━━━━━ Information shown ━━━━━

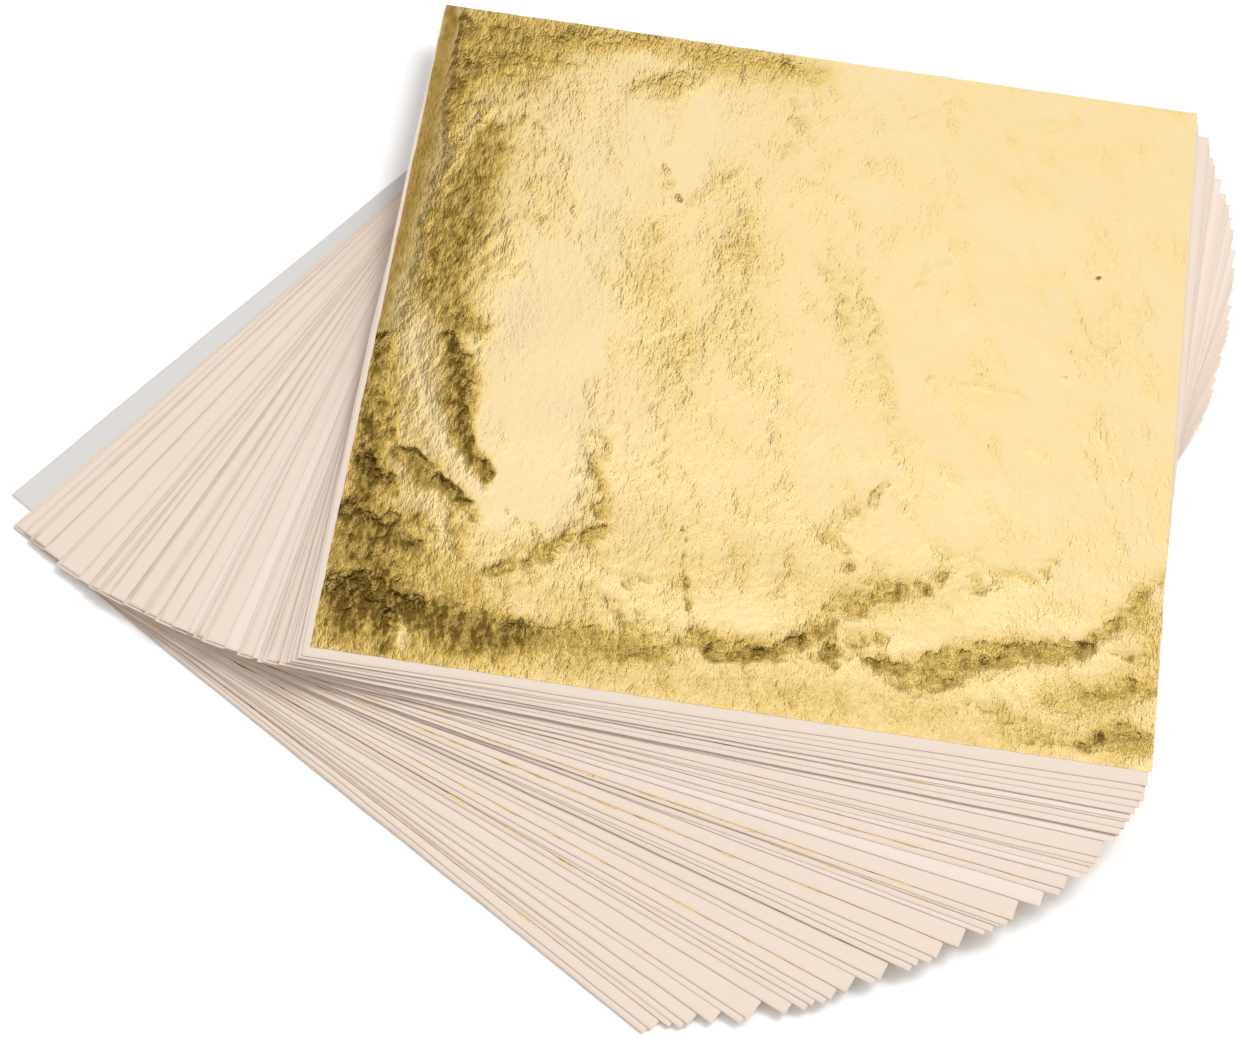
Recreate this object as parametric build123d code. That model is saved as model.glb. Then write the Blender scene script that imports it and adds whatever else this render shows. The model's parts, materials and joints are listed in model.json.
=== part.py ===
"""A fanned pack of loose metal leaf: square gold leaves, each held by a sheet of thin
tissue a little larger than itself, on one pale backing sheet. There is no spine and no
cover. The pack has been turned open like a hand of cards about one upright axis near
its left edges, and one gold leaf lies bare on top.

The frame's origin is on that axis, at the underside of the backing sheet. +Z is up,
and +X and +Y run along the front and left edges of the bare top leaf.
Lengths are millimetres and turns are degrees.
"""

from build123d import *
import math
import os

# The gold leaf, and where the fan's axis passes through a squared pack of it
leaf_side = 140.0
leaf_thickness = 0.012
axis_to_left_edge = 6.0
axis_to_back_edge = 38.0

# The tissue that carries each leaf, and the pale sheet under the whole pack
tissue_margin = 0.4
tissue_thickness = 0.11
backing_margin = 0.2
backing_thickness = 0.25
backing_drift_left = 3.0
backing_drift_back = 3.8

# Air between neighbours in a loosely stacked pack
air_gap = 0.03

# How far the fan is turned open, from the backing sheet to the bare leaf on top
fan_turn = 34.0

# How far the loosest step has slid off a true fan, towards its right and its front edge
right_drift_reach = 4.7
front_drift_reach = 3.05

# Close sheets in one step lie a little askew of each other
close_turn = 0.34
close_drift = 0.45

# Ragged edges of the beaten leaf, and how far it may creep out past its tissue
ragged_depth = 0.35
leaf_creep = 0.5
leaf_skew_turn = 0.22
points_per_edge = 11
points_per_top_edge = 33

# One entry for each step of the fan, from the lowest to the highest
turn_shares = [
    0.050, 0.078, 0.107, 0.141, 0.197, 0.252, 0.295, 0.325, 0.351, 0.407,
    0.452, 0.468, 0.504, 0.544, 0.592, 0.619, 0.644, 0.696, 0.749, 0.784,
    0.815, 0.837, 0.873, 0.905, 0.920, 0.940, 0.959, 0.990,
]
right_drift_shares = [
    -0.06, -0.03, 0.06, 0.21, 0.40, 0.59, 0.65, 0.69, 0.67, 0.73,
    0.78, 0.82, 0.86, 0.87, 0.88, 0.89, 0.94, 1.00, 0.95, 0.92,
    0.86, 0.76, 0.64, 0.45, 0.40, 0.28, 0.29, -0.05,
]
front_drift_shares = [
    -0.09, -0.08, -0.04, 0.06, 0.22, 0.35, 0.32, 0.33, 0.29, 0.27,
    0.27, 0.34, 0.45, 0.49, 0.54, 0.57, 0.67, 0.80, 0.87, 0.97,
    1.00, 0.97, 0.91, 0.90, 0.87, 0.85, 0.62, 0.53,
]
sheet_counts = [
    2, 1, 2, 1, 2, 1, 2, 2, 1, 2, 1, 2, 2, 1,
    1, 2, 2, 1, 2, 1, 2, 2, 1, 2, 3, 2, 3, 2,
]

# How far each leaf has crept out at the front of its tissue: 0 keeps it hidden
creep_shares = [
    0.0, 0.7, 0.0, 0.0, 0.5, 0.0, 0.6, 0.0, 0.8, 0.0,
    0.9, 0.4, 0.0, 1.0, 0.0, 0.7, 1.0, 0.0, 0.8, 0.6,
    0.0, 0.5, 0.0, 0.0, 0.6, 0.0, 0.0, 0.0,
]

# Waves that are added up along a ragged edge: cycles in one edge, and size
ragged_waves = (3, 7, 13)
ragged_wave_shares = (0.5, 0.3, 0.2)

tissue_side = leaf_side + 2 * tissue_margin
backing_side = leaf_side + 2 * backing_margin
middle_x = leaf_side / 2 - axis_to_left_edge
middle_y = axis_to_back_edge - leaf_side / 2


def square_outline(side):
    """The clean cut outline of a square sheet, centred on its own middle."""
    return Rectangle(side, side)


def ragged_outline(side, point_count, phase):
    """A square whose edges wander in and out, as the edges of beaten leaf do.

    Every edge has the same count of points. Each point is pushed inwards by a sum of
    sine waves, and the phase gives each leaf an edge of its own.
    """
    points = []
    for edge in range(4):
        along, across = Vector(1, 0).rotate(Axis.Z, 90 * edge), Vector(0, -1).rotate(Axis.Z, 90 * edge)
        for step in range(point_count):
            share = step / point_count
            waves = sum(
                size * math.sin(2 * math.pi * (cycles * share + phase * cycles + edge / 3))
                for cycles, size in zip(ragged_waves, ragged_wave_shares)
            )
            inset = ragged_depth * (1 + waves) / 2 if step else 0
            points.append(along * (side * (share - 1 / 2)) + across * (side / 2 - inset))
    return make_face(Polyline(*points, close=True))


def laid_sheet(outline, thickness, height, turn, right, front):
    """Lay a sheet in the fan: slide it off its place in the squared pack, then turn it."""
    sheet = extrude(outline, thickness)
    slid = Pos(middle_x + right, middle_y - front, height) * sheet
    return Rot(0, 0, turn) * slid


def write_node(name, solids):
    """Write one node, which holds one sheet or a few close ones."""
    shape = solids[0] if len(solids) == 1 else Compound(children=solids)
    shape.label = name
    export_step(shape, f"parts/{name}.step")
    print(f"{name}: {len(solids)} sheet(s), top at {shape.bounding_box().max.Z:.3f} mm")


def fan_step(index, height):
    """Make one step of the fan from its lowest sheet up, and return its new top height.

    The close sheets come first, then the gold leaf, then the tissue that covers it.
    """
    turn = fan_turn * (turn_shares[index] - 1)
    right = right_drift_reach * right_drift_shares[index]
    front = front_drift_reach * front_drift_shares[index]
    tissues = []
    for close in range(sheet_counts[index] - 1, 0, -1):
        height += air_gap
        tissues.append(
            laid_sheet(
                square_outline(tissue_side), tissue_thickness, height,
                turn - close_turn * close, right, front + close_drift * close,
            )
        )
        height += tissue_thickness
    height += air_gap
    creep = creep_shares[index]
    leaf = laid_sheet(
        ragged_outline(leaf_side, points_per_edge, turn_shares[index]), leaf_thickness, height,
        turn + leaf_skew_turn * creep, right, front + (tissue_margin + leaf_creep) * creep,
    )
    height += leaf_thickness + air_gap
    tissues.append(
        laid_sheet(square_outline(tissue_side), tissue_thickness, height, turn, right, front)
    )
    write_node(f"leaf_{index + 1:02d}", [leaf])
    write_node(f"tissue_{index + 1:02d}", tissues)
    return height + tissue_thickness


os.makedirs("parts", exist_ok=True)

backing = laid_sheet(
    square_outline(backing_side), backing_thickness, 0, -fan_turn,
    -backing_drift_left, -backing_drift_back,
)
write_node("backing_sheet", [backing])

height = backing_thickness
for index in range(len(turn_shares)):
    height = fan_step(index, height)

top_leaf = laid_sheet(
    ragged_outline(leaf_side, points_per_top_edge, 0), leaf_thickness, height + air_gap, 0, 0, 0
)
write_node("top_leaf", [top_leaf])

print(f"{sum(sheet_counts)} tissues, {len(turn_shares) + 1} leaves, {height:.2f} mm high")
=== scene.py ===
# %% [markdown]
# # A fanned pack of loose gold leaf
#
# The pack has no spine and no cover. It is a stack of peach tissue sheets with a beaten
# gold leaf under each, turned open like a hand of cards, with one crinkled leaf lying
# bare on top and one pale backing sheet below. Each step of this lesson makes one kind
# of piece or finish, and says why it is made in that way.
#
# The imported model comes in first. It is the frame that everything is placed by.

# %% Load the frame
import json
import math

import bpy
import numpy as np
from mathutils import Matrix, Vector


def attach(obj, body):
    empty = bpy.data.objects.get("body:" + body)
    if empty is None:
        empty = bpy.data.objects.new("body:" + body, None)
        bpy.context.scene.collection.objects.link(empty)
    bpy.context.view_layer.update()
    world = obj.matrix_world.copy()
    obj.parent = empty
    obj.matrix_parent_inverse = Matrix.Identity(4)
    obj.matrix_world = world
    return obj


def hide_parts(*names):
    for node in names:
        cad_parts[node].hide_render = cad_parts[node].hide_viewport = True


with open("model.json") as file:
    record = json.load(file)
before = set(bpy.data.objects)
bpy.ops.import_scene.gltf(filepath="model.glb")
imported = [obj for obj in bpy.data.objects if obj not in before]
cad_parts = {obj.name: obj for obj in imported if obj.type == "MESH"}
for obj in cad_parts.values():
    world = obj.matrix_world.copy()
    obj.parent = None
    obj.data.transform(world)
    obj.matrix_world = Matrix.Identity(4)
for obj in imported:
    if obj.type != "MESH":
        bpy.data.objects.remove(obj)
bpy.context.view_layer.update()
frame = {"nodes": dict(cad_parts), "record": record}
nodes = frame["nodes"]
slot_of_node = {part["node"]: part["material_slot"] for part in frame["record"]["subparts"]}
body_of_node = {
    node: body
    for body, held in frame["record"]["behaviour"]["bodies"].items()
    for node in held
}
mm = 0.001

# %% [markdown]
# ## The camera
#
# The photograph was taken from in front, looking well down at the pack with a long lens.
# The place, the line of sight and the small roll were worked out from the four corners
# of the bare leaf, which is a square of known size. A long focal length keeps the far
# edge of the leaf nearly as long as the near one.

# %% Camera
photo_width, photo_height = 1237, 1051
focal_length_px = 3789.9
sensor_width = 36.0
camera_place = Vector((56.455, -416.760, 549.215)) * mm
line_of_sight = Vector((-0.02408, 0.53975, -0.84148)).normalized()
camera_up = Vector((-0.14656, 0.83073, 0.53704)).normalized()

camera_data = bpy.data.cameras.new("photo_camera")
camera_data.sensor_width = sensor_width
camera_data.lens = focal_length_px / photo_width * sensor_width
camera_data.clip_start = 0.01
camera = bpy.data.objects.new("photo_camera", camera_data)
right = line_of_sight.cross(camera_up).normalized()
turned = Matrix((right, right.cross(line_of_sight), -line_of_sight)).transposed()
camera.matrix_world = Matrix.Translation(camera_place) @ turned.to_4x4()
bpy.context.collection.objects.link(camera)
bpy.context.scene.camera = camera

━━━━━

> _Written request_
Repeat the material word for word from its opening line up to and including the line containing "axis_to_back_edge = 38.0".

> _Solution_
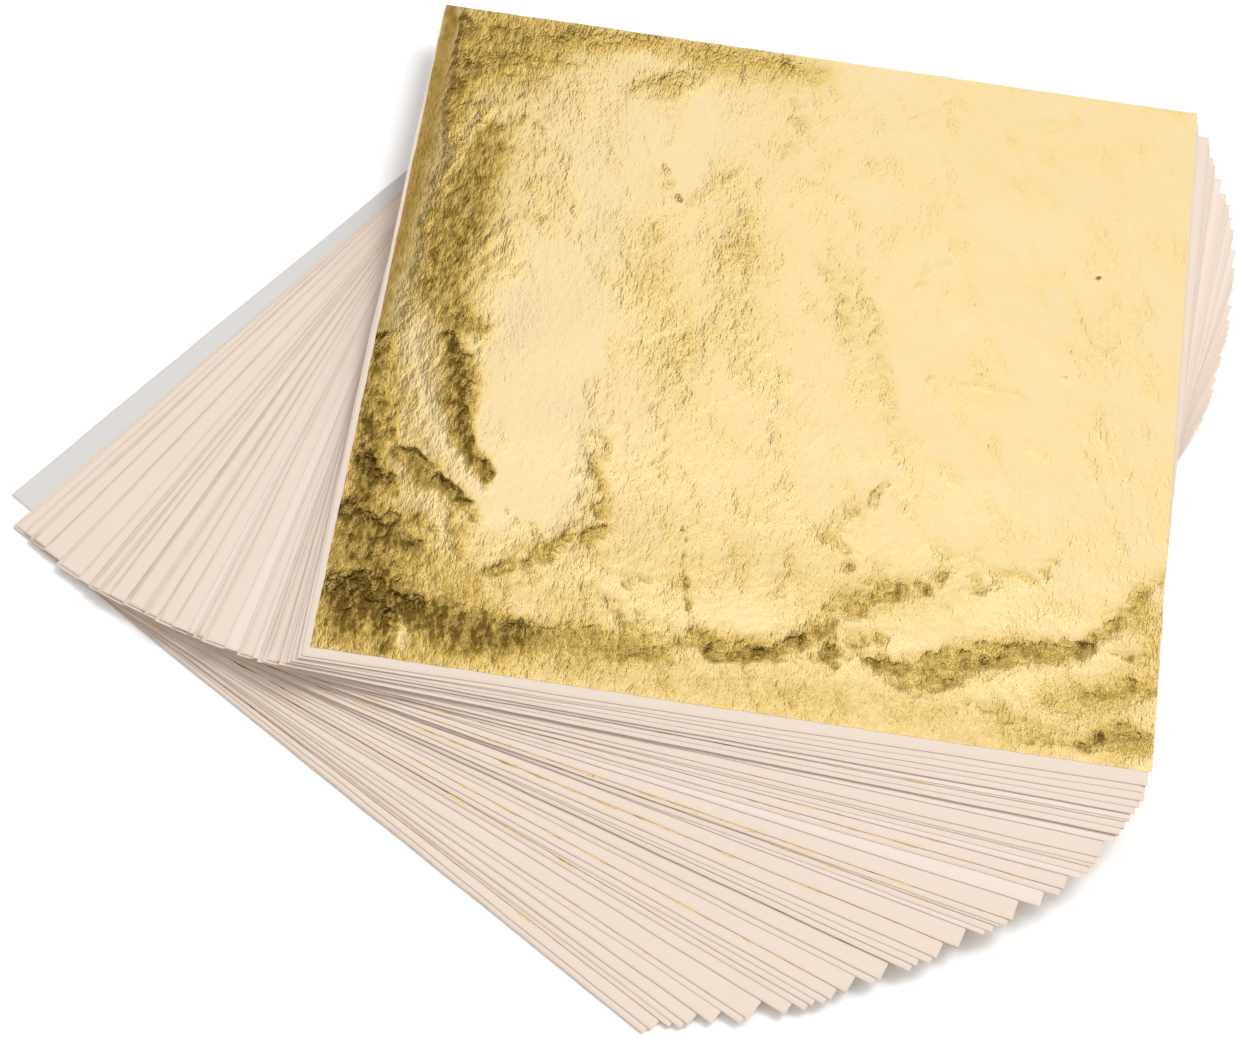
Recreate this object as parametric build123d code. That model is saved as model.glb. Then write the Blender scene script that imports it and adds whatever else this render shows. The model's parts, materials and joints are listed in model.json.
=== part.py ===
"""A fanned pack of loose metal leaf: square gold leaves, each held by a sheet of thin
tissue a little larger than itself, on one pale backing sheet. There is no spine and no
cover. The pack has been turned open like a hand of cards about one upright axis near
its left edges, and one gold leaf lies bare on top.

The frame's origin is on that axis, at the underside of the backing sheet. +Z is up,
and +X and +Y run along the front and left edges of the bare top leaf.
Lengths are millimetres and turns are degrees.
"""

from build123d import *
import math
import os

# The gold leaf, and where the fan's axis passes through a squared pack of it
leaf_side = 140.0
leaf_thickness = 0.012
axis_to_left_edge = 6.0
axis_to_back_edge = 38.0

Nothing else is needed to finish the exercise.